* _Direction_: Identify each line below containing the string "scene" and copy it.

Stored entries
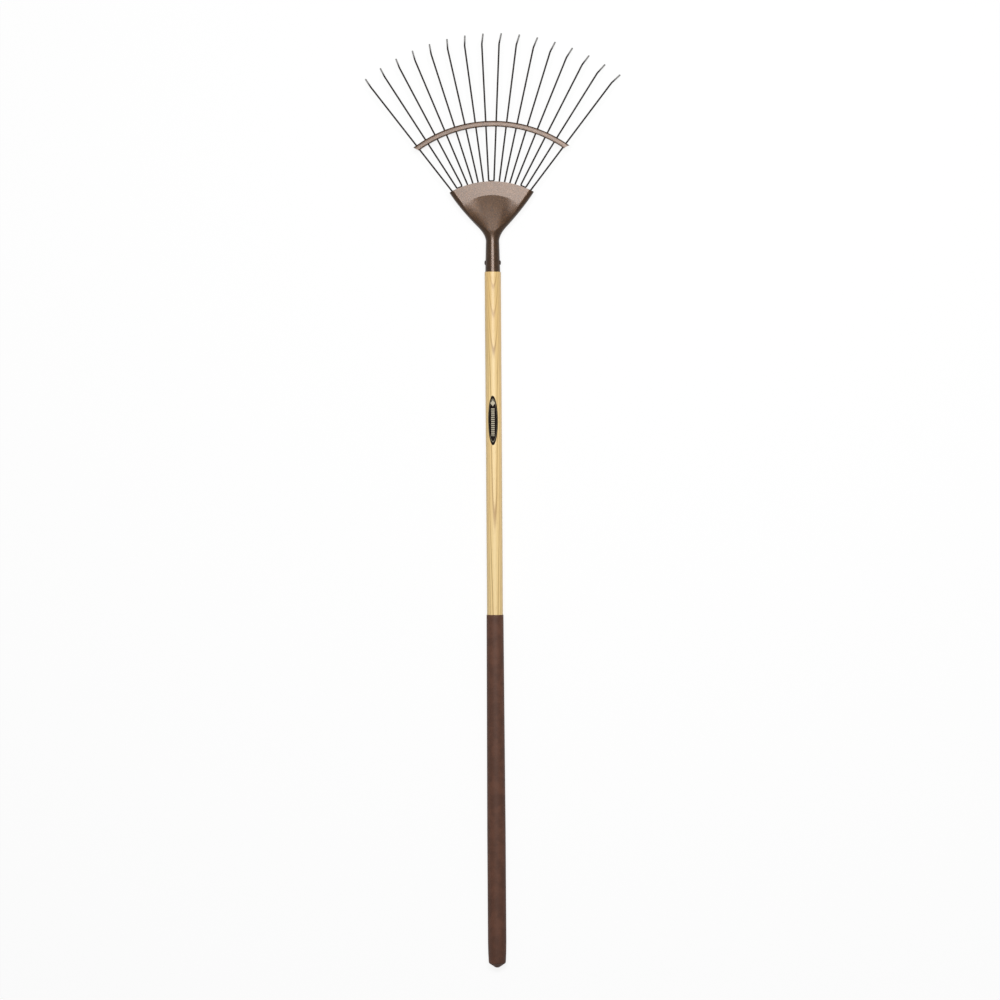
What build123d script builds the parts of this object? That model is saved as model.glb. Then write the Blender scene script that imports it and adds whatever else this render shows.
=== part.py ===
from build123d import *
import os
from math import asin, cos, radians, sin, sqrt

# Spring-tine rake, lying on the floor with its tine tips down, millimetres.
# +Y runs along the shaft towards the head, +X to the right, +Z up. The origin is on the floor under
# the middle of the rake. A "station" is a distance from the butt end along the shaft. A "reach" is a
# distance ahead of the fan centre, the point on the shaft line that all tines point away from.

# ---- driving dimensions -----------------------------------------------------------------------

# handle
GRIP_RADIUS = 15.15           # outside of the sleeve over its straight butt length
GRIP_STRAIGHT_LENGTH = 224.0  # station where the sleeve starts to taper
SLEEVE_LENGTH = 579.0         # station of the sleeve's upper edge
SLEEVE_TOP_RADIUS = 13.9
SLEEVE_WALL = 0.85
NOSE_LENGTH = 14.0            # length of the coned butt end
NOSE_FLAT_RADIUS = 6.0        # flat on the end of the cone, before rounding
NOSE_SHOULDER_ROUND = 16.0
NOSE_END_ROUND = 5.0
SHAFT_HEAD_RADIUS = 13.4      # wood beside the socket mouth
SHOULDER_ROUND = 0.8
TENON_LENGTH = 77.0           # wood inside the socket
TENON_CLEARANCE = 0.05
LABEL_STATION = 898.0
LABEL_LENGTH = 81.0
LABEL_WIDTH = 16.0
LABEL_FILM = 0.25
LABEL_GLUE = 0.05             # under the film

# socket and head pressing
SHEET = 1.5                   # thickness of the pressed steel
SOCKET_MOUTH_STATION = 1142.0
SOCKET_MOUTH_RADIUS = 12.35
SOCKET_LENGTH = 52.0          # mouth to neck, where the sheet starts to spread
NECK_RADIUS = 10.95
NECK_TO_FAN_CENTRE = 3.5      # the fan centre lies this far short of the neck
SIDE_REACH = 27.6             # where the sides leave the neck's curve
SIDE_HALF_WIDTH = 25.9        # half width of the head there
SIDE_SLOPE = 0.972            # gain of half width with reach there
SIDE_CURVE = 0.00297          # the sides turn forward by this much, squared with reach
NECK_BLEND = 13.0             # how far, in half-width, the neck's curve reaches into the sides
EDGE_HEIGHT = 13.0            # height over the rolled sides at the lip
LIP_REACH = 99.2              # front edge of the head, on the shaft line
LIP_ARC = 145.2               # radius of the front edge, flatter than an arc about the fan centre
CREASE_RADIUS = 76.6          # rear edge of the level band over the tine roots
CREASE_HALF_ANGLE = 34.0
DISH_SHOULDER = 18.0          # length of the steeper start of the dish, behind the crease
DISH_SHOULDER_DROP = 2.4
BAND_LEVEL_REACH = 55.0       # the band is level with the tines from here on
BACK_GAP_SIDE = 1.0           # rolled side left beside the open back, in edge radii
NECK_SLICES = 5               # slices over the neck's curve
LEAST_FLAT = 0.3              # flat left at the top of a round slice

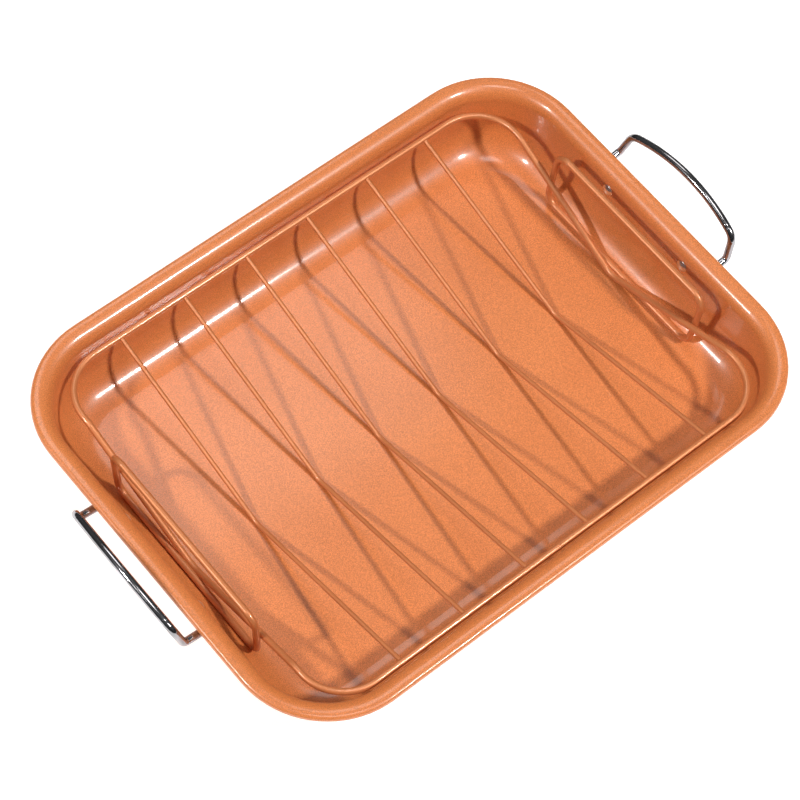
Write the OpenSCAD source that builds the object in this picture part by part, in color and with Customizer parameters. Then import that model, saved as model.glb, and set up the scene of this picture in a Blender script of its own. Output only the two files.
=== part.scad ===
// A rectangular roasting pan with a lift-out V rack.
// Millimetres, Z up, the pan's base on z = 0, X along the pan.

/* [Pan] */
// Length of the pan over the rim, without the handles
pan_length = 392; // [360:1:420]
// Width of the pan over the rim
pan_width = 295; // [285:1:320]
// Height of the rim above the table
pan_height = 51; // [46:0.5:58]
// Radius of the rim's outer corners
rim_corner_r = 60; // [50:1:66]
// Thickness of the pressed sheet
sheet = 1; // [0.6:0.1:1.4]
// Radius where the floor turns up into the wall
floor_fillet_r = 22; // [16:1:24]
// Slope of the wall from upright, in degrees
wall_slope = 6; // [4:0.5:8]
// Radius where the wall turns out into the rim
rim_roll_r = 9; // [6:0.5:11]
// Flat part of the rim
rim_flat = 1.35; // [0.5:0.05:4]
// Radius of the rolled bead round the rim's edge
bead_r = 2.5; // [2:0.1:3]

/* [Rivets] */
// Distance of the rivets below the top of the rim
rivet_drop = 14.2; // [13:0.1:18]
// Distance of each rivet from the middle of the end wall
rivet_y = 34; // [28:0.5:36]
// Radius of the shank
rivet_shank_r = 2; // [1.5:0.1:2.5]
// Radius of the head inside the pan
rivet_head_r = 4; // [3:0.1:5]
// Height of the head inside the pan
rivet_head_h = 2; // [1:0.1:2.5]
// Radius of the closed end outside
rivet_tail_r = 3.6; // [3:0.1:4.2]
// Height of the closed end outside
rivet_tail_h = 1.6; // [1:0.1:2.2]
// Room round the shank in its holes
rivet_room = 0.05; // [0.02:0.01:0.1]

/* [Pan handles] */
// Radius of the handle wire
handle_wire_r = 2.5; // [2.2:0.1:2.8]
// Thickness of the flattened ends
tab_t = 2.2; // [1.5:0.1:3]
// Radius of the round pad under each rivet
tab_pad_r = 7; // [5.5:0.1:8]
// Distance of each leg's foot from the middle
handle_leg_y = 48.4; // [46:0.1:56]
// Length of round wire between a leg and its flattened end
handle_end_run = 8.1; // [7.5:0.1:8.5]
// Distance below the top of the rim at which the wire leaves the wall
handle_root_drop = 11; // [10:0.1:13]
// Gap between the round wire and the wall
handle_wall_gap = 0.1; // [0:0.05:0.5]
// Distance of each foot bend past the rim
handle_foot_out = 8.8; // [7:0.1:12]
// Distance of each foot bend below the top of the rim
handle_foot_drop = 8.5; // [6:0.1:10]
// Slope of the arch from level, in degrees
arch_tilt = 74.5; // [60:0.5:85]
// Length of the arch from its feet to its shoulders
arch_shoulder_h = 17; // [15:0.1:20]
// How far each shoulder stands in from its foot
arch_shoulder_in = 3.2; // [1:0.1:6]
// Length of the arch from its shoulders to the peak that the broad bend rounds off
arch_peak_h = 17; // [14:0.1:20]
// Radius of the bends at the wall
root_bend_r = 4; // [3:0.5:4.5]
// Radius of the bends at the feet
foot_bend_r = 4; // [3:0.5:6]
// Radius of the bends at the shoulders
shoulder_bend_r = 9; // [6:0.5:12]
// Straight part between a shoulder and the broad bend over the middle
arch_straight = 2.9; // [2.9:0.1:12]

/* [Rack] */
// Radius of the wire of the ring and of the lift handles
ring_wire_r = 2.1; // [1.8:0.1:2.4]
// Radius of the cross wires
cross_wire_r = 1.4; // [1.1:0.1:1.7]
// How far the middle of the ring's wire stands past each end of the flat floor
ring_end_out = 5; // [1:0.1:8]
// Gap between the ring's sides and the walls
ring_side_gap = 2.2; // [1.5:0.1:15]
// Height of the ring's level sides
ring_z = 38.5; // [34:0.1:42]
// Radius of the ring's corners
ring_corner_r = 30; // [22:1:30]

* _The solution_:
What build123d script builds the parts of this object? That model is saved as model.glb. Then write the Blender scene script that imports it and adds whatever else this render shows.
Write the OpenSCAD source that builds the object in this picture part by part, in color and with Customizer parameters. Then import that model, saved as model.glb, and set up the scene of this picture in a Blender script of its own. Output only the two files.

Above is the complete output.